▶ **Exercise data**
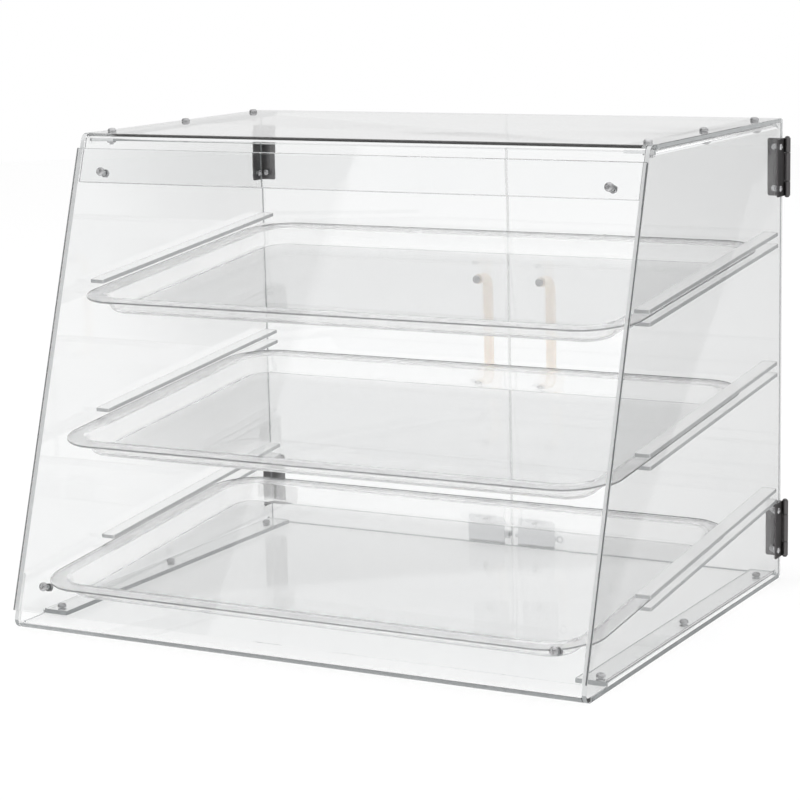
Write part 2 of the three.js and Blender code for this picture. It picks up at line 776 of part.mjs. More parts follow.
const slopedFront = new THREE.Group();
slopedFront.position.set(0, frontY, 0);
slopedFront.rotation.x = -slant;
slopedFront.add(named("front_panel", frontPanel(), "acrylic"));
for (const { name, side } of sides) {
  for (const [level, rise] of Object.entries({ lower: lowScrewRise, upper: highScrewRise })) {
    const grip = sheet + sheet + 3 * fitGap;
    const mesh = named(`front_screw_${name}_${level}`, boltWithNut(screw4, grip), "steel");
    mesh.position.set(side * (halfWidth - frontScrewInset), -sheet - 2 * fitGap, rise);
    mesh.rotation.x = Math.PI / 2;
    slopedFront.add(mesh);
  }
}
body.add(slopedFront);

const rowNames = ["front", "middle", "rear"];
for (const { name, side } of sides) {
  topScrewRow.forEach((y, i) => {
    const mesh = named(`top_screw_${name}_${rowNames[i]}`, boltWithNut(screw4, sheet + sheet), "steel");
    mesh.position.set(side * screwX, y, caseHeight);
    body.add(mesh);
  });
  baseScrewRow.forEach((y, i) => {
    const mesh = named(`base_screw_${name}_${rowNames[i]}`, flushBolt(screw4, sheet + sheet), "steel");
    mesh.position.set(side * screwX, y, sheet + sheet);
    body.add(mesh);
  });
}

levelNames.forEach((levelName, level) => {
  const slope = new THREE.Group();
  slope.position.set(0, frontY + railFrontY, railTop(level));
  slope.rotation.x = railSlope;
  for (const { name, side } of sides) {
    slope.add(named(`rail_${name}_${levelName}_lower`, rail(side, -sheet), "acrylic"));
    slope.add(named(`rail_${name}_${levelName}_upper`, rail(side, railSlot), "acrylic"));
  }
  const stopDepth = level === 0 ? sheet + fitGap : 0;
  const mesh = named(`tray_${levelName}`, tray(), "tray");
  mesh.position.set(0, trayStop(level, stopDepth) + trayLength / 2, fitGap);
  slope.add(mesh);
  body.add(slope);
});

const endNames = ["lower", "upper"];
for (const { name, side } of sides) {
  hingeMiddles().forEach((middle, i) => {
    body.add(named(`hinge_side_leaf_${name}_${endNames[i]}`, sideLeaf(side, middle), "gunmetal"));
    const pin = named(`hinge_pin_${name}_${endNames[i]}`, hingePin(middle), "gunmetal");
    pin.position.set(side * axisX, axisY, 0);
    body.add(pin);
  });
}
displayCase.add(body);

for (const { name, side } of sides) {
  const door = new THREE.Group();
  door.add(named(`door_${name}`, doorPanel(side), "acrylic"));
  hingeMiddles().forEach((middle, i) => {
    door.add(named(`hinge_door_leaf_${name}_${endNames[i]}`, doorLeaf(side, middle), "gunmetal"));
  });
  const handle = named(`handle_${name}`, bowHandle(), "ivory");
  handle.position.set(side * handleInset, doorRearY, handleHeight);
  door.add(handle);
  handleScrewHeights().forEach((z, i) => {
    const length = sheet + handleBoreDepth - fitGap;
    const mesh = named(`handle_screw_${name}_${endNames[i]}`, plainScrew(screw4, length), "steel");
    mesh.position.set(side * handleInset, doorFrontY, z);
    mesh.rotation.x = Math.PI / 2;
    door.add(mesh);
  });
  displayCase.add(door);
  if (side > 0) {
    door.add(named("latch_housing", latchHousing(), "nickel"));
  } else {
    door.add(named("latch_keeper", latchKeeper(), "nickel"));
  }
}
displayCase.add(named("latch_bolt", latchBolt(), "nickel"));

export default displayCase;
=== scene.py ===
# Clear acrylic display case with a slanted front, three trays and two rear doors.
# Metres, +Z up, +Y towards the doors. Sizes in the dictionaries are in millimetres.
import math

import bmesh
import bpy
from mathutils import Matrix, Vector
from mathutils.bvhtree import BVHTree


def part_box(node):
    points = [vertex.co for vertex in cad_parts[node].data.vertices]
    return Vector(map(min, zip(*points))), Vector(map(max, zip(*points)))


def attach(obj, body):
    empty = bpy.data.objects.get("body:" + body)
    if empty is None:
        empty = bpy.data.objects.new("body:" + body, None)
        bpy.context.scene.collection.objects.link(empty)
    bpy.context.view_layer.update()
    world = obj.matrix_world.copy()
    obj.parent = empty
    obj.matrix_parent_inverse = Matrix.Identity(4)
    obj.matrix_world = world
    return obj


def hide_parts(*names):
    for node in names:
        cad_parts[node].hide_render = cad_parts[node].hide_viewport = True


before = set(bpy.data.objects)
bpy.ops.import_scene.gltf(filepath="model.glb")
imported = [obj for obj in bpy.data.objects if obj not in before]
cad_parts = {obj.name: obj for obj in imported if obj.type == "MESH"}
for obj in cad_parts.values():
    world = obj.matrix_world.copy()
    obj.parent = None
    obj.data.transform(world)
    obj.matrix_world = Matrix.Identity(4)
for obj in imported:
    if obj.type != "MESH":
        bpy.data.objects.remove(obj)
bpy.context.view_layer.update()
scene = bpy.context.scene
mm = 0.001
sides = {"left": -1, "right": 1}
ends = ("lower", "upper")
levels = ("bottom", "middle", "top")
print("frame loaded:", len(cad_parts), "nodes")


def addObject(name, data):
    piece = bpy.data.objects.new(name, data)
    scene.collection.objects.link(piece)
    return piece


# Camera: turned and raised round a point on the axis of the case
viewpoint = {
    "azimuth": 28.62,
    "elevation": 10.44,
    "roll": -1.25,
    "lens": 113.2,
    "offset": (9.3, -6.6, 2257.5),
    "aim": (0, -24.5, 200),
}


def makeCamera(look):
    azimuth, elevation = math.radians(look["azimuth"]), math.radians(look["elevation"])
    level = math.cos(elevation)
    back = Vector((math.sin(azimuth) * level, -math.cos(azimuth) * level, math.sin(elevation)))
    right = Vector((math.cos(azimuth), math.sin(azimuth), 0))
    turn = Matrix((right, back.cross(right), back)).transposed()
    turn = turn @ Matrix.Rotation(math.radians(look["roll"]), 3, "Z")
    lens = bpy.data.cameras.new("photoCamera")
    lens.lens = look["lens"]
    lens.sensor_width = 36
    lens.clip_start, lens.clip_end = 0.05, 60
    camera = addObject("photoCamera", lens)
    camera.matrix_world = turn.to_4x4()
    camera.location = (Vector(look["aim"]) + turn @ Vector(look["offset"])) * mm
    scene.camera = camera


makeCamera(viewpoint)
print("camera placed")


# Node helpers: the value for a socket is another node's socket, or a plain value
def fill(tree, node, values):
    for name, value in values.items():
        if isinstance(value, bpy.types.NodeSocket):
            tree.links.new(value, node.inputs[name])
        elif value is not None:
            node.inputs[name].default_value = value


def addNode(tree, kind, values=None, **settings):
    node = tree.nodes.new(kind)
    for key, value in settings.items():
        setattr(node, key, value)
    fill(tree, node, values or {})
    return node


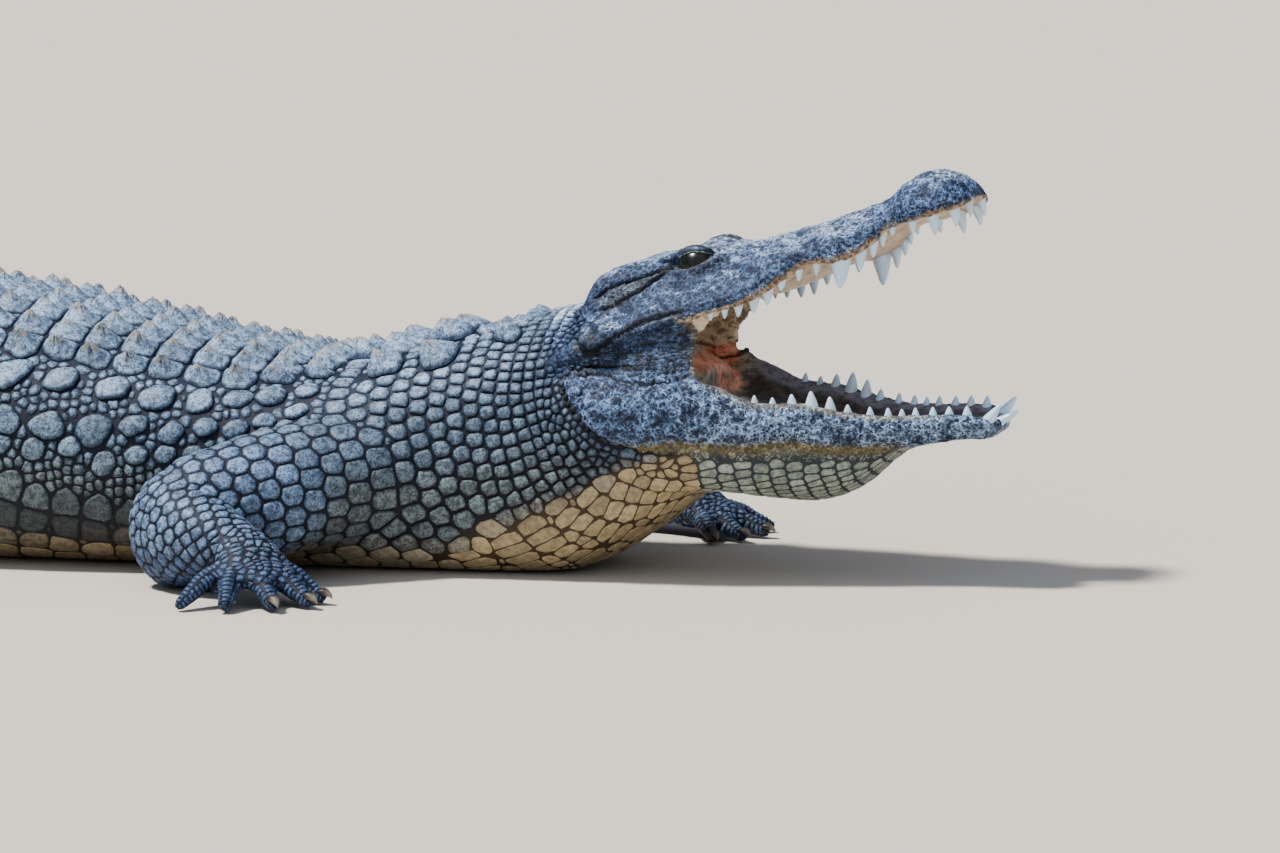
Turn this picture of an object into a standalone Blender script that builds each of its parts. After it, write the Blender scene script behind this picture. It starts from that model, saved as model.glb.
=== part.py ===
"""Basking Nile crocodile with its mouth agape: a still, life-size museum model.

Metres, +Z up, +X towards the snout, +Y the animal's left.  Everything is modelled
about the back of the skull and moved to the bottom centre of its box at the end.
Each piece is a loft through named stations, parted from its neighbours by a thin gap.
"""
import math

import bmesh
import bpy
import numpy as np
from mathutils import Matrix, Vector

# ------------------------------------------------------------ driving dimensions
GAP = 0.0003                       # left between neighbouring pieces
SKULL_PITCH = math.radians(23.5)   # the upper jaw is lifted, the lower jaw lies level
SNOUT_ROLL = 0.10                  # the snout's left side lies lower, per metre across
SKULL_ORIGIN = np.array((0.020, 0.0, 0.243))     # between the jaw joints
SCUTE_PITCH = 0.0385               # one transverse row of the back shield
WHORL_PITCH = 0.042                # one ring of tail scales
TAIL_TIP = 2.56                    # along the spine from the back of the skull
TAIL_START = 1.06                  # along the spine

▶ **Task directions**
Copy exactly the lines that run from the first line of the data to the line containing "body.add(slopedFront);", please, with both ends included and nothing else.

▶ **Solution to the exercise**
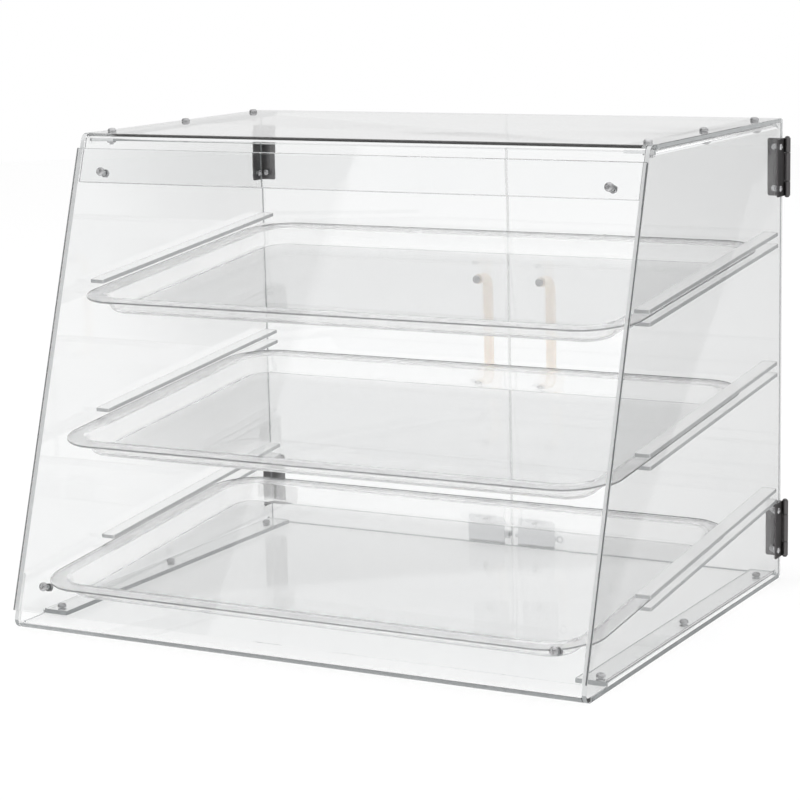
Write part 2 of the three.js and Blender code for this picture. It picks up at line 776 of part.mjs. More parts follow.
const slopedFront = new THREE.Group();
slopedFront.position.set(0, frontY, 0);
slopedFront.rotation.x = -slant;
slopedFront.add(named("front_panel", frontPanel(), "acrylic"));
for (const { name, side } of sides) {
  for (const [level, rise] of Object.entries({ lower: lowScrewRise, upper: highScrewRise })) {
    const grip = sheet + sheet + 3 * fitGap;
    const mesh = named(`front_screw_${name}_${level}`, boltWithNut(screw4, grip), "steel");
    mesh.position.set(side * (halfWidth - frontScrewInset), -sheet - 2 * fitGap, rise);
    mesh.rotation.x = Math.PI / 2;
    slopedFront.add(mesh);
  }
}
body.add(slopedFront);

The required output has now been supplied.